(毎週金曜日/朝日新聞地方版に連載)

秋のお茶屋に人生を見る -第19話-

2000年11月3日掲載

 冬の寒さに耐えた小枝から硬い蕾が芽生え、春に若葉となって成長し、夏の暑さの中で栄養を実に与えつづけて後、黄昏の秋に紅葉しながら次世代の実に全てを託し、優雅に舞い散るさまは、人生と重なり、その見事さは優雅な中にも一抹の寂しさを感じるのは私だけでしょうか。

 秋、京のお茶屋の奥座敷にお仲間数人で、優雅に綺麗なお遊びをされる御年配の旦那様方の中には、ゆったりとした時間の流れの中に身を置き、娑婆の忙しさを一時忘れる様な会話をされて楽しまれます。

 ある時は、横に介添の御婦人を置いて、ご自身は酸素吸入をしながら、目の前に沢山のお料理を並べて眺めるだけで手は付けず、にこやかにお座敷遊びや幇間芸を楽しまれるだけで、過分なるご祝儀を皆様に配られる旦那様もおられましたネ。

 裸で生まれ皆に育てられ、勉学に励み人の中で揉まれ、社会の中に適応して仕事に励み家族を養いて後、お座敷で舞芸妓のあでやかなる舞いを見ながら、秋の豊富な実りの御馳走を前にご年輩の旦那様方は、フトご自身の生きざまやこれからの在り方を思い巡っておられるのかも知れませんネ〜。

 人生の大半を、お金を稼ぐ事・溜める事・増やす事に血のにじむ様な努力をされ、今の地位と財産を築かれた旦那様方にとっては、老いてゆくご自身の事をも考えると、お金を使う事は中々難しいのかも知れませんが、それらを全て理解した上でお遊びをなされます。
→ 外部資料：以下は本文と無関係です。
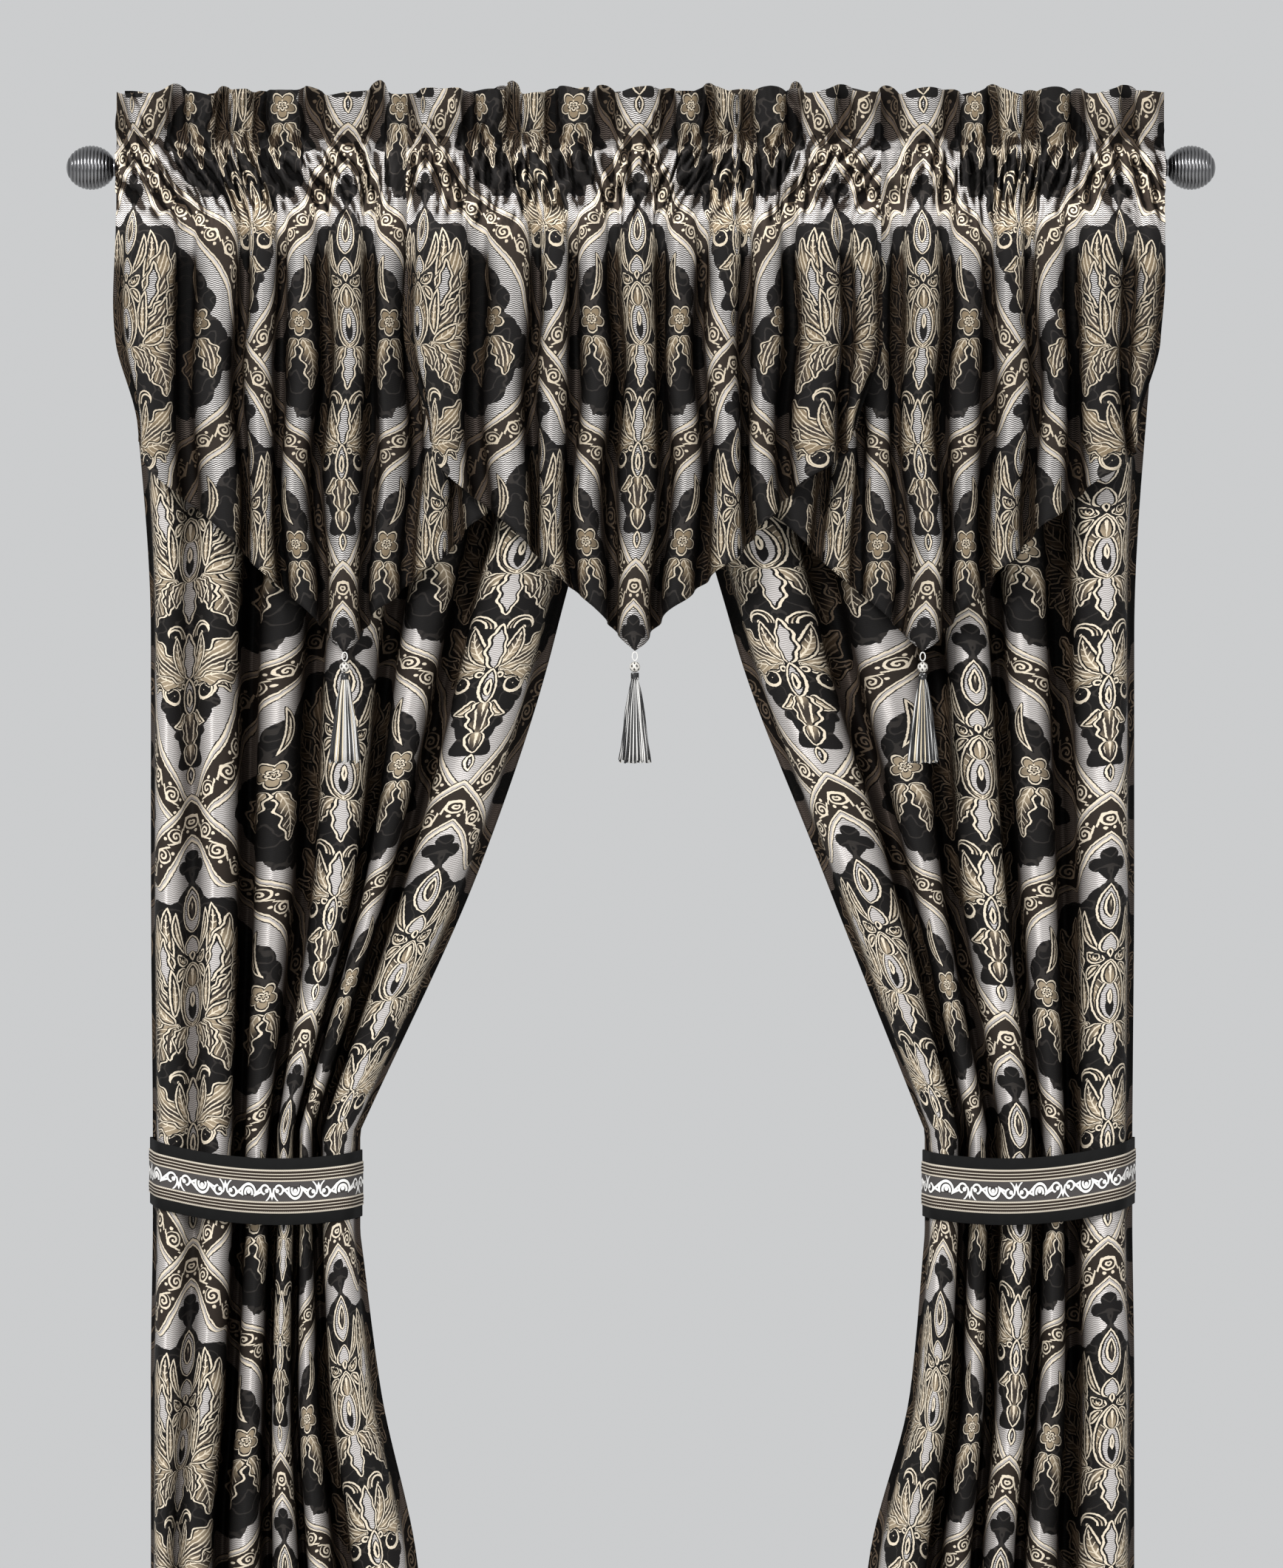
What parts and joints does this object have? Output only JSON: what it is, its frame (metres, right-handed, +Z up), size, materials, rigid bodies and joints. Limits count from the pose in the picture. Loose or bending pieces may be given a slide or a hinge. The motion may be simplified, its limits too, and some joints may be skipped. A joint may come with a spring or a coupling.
{
  "type": "swag and tail drape on a curtain rod",
  "caption": "Jacquard window drape on a plain rod: overlapping pointed gathered valances with tassels over two panels tied back with braided bands.",
  "frame": {"origin": "middle of the rod, on its axis", "axes": "+X along the rod to the viewer's right, -Y towards the room, +Z up"},
  "size_m": [1.0884, 0.1213, 2.1381],
  "materials": {
    "jacquard": "woven damask jacquard, near-black ground with silver satin, cream and antique gold threads",
    "band_satin": "matt black satin",
    "woven_braid": "woven braid with cream stripes and a white scroll on grey",
    "tassel_thread": "twisted white thread",
    "tassel_bead": "bead covered with silver thread",
    "tassel_strand": "black, cream and silver rayon strands",
    "rod_metal": "satin black steel tube",
    "finial_metal": "polished pewter grey, turned ring grooves"
  },
  "bodies": {
    "root": {"rod": "rod_metal", "finial_left": "finial_metal", "finial_right": "finial_metal", "panel_left": "jacquard", "panel_right": "jacquard", "valance_left": "jacquard", "valance_centre": "jacquard", "valance_right": "jacquard", "tie_band_left": "band_satin", "tie_band_right": "band_satin", "tie_braid_left": "woven_braid", "tie_braid_right": "woven_braid", "tassel_loop_left": "tassel_thread", "tassel_loop_centre": "tassel_thread", "tassel_loop_right": "tassel_thread", "tassel_bead_left": "tassel_bead", "tassel_bead_centre": "tassel_bead", "tassel_bead_right": "tassel_bead", "tassel_skirt_left": "tassel_strand", "tassel_skirt_centre": "tassel_strand", "tassel_skirt_right": "tassel_strand"}
  },
  "joints": []
}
 たっぷりと果肉の詰まった果物を見ると誰でも食べたくなります、所詮自分で努力しないで親から頂いた栄養は他人様が勝手に食べてしまうもの、子供には生きる力とお金儲けの知恵を与えるだけで、ご自分で稼いだ財産は綺麗に使って、わずかしか残さずに後は子供の力で努力して人生を歩ませた方が社会に適応して生き延びるのかも知れませんナ〜。


残しておきたい地方の芸 -第20話-

2000年11月10日掲載

 皆様や御贔屓のお客様のお陰様にて、太鼓持ちとして北陸・関西を中心に全国から呼ばれ、色んな所に行かせて頂いております。
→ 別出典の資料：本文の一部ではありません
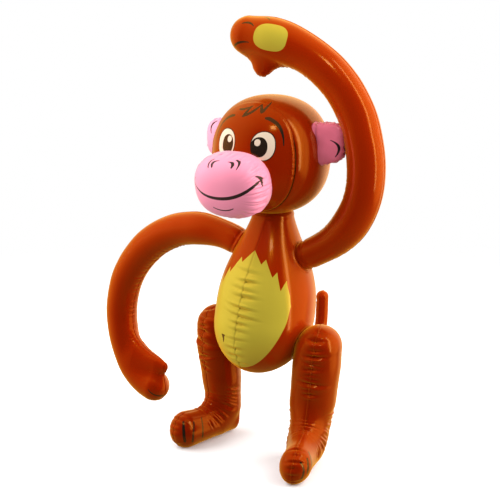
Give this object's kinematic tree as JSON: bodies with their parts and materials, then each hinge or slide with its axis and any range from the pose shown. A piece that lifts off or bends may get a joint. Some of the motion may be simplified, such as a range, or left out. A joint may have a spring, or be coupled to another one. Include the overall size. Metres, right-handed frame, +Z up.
{
  "type": "inflatable toy monkey",
  "caption": "Blow-up vinyl toy monkey standing on its feet, one long arm curled over the head and the other hanging in a hook.",
  "frame": {"origin": "on the floor under the middle of the whole toy's box", "axes": "+Z up; the monkey faces -Y; its own left side, with the raised arm, is +X"},
  "size_m": [0.4478, 0.2634, 0.5814],
  "materials": {
    "brown_vinyl": "glossy printed PVC film, inflated tight",
    "pink_vinyl": "glossy printed PVC film, inflated tight",
    "valve_vinyl": "soft moulded PVC plug and flange"
  },
  "bodies": {
    "root": {"torso": "brown_vinyl", "head": "brown_vinyl", "muzzle": "pink_vinyl", "ear_left": "pink_vinyl", "ear_right": "pink_vinyl", "arm_left": "brown_vinyl", "arm_right": "brown_vinyl", "leg_left": "brown_vinyl", "leg_right": "brown_vinyl", "tail": "brown_vinyl", "air_valve": "valve_vinyl"}
  },
  "joints": []
}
 たいがいはその町の花街(かがい)や料亭・ホテルが主ですが、たまには人里遠く離れた山の上や陸の孤島だったり船で行かないとダメな処へ呼ばれる事もございます。

 どちらに行かせて頂きましても、迎える女将様や仲居さん芸妓さん達も、全国で五人程しか生息してない太鼓持ちなんて〜動物?は、歴史有る花街(かがい)や料亭ならいざ知らず、始めて見る人がほとんどで最初は鵜の目鷹の目で品定めされますし、何もかも知っている太鼓持ちが見ているのかと思うと、相手もお仕事がやり難いと思われますネ。

 こちらも所詮助平でいい加減な太鼓持ちでは有りますが、それでもなるべく礼儀正しく心得やしきたりを守って、安っぽく見られない様に頑張りますし、相手の領分は犯さない様に芸妓さんの踊りや唄には入り込みませんが、皆様とのお遊びになりますとどうしても絡みが有ります。

 私を呼ばれる旦那様はその土地の名士の方が多いせいか、地元の芸妓さんやお姐さん達にとっては上客、花代の他にご祝儀も出ている席で他所者の太鼓持ちなんぞに引けを取っては立場がございませんし、私に触発されて昔の永く行なってない芸思い出されたりで、積極的に色んな芸やお遊びが出て参ります。

 「金毘羅船々」「トラトラ」「籐八拳」「箸拳」「蒸気ドンドン」「どんたくさん」など全国に広まっているお遊びはもちろん、その土地ならでわの秘芸やお遊びも久し振りの感じでご披露頂けます、芸妓さんと共に伝承されなくなっている、その土地ならではのお遊びは、何らかの形で是非とも掘り起こし残して置きたいものと思います。

 皆様も珍しいお遊びや昔からのお遊びご存知でしたら是非お教え下さいネ。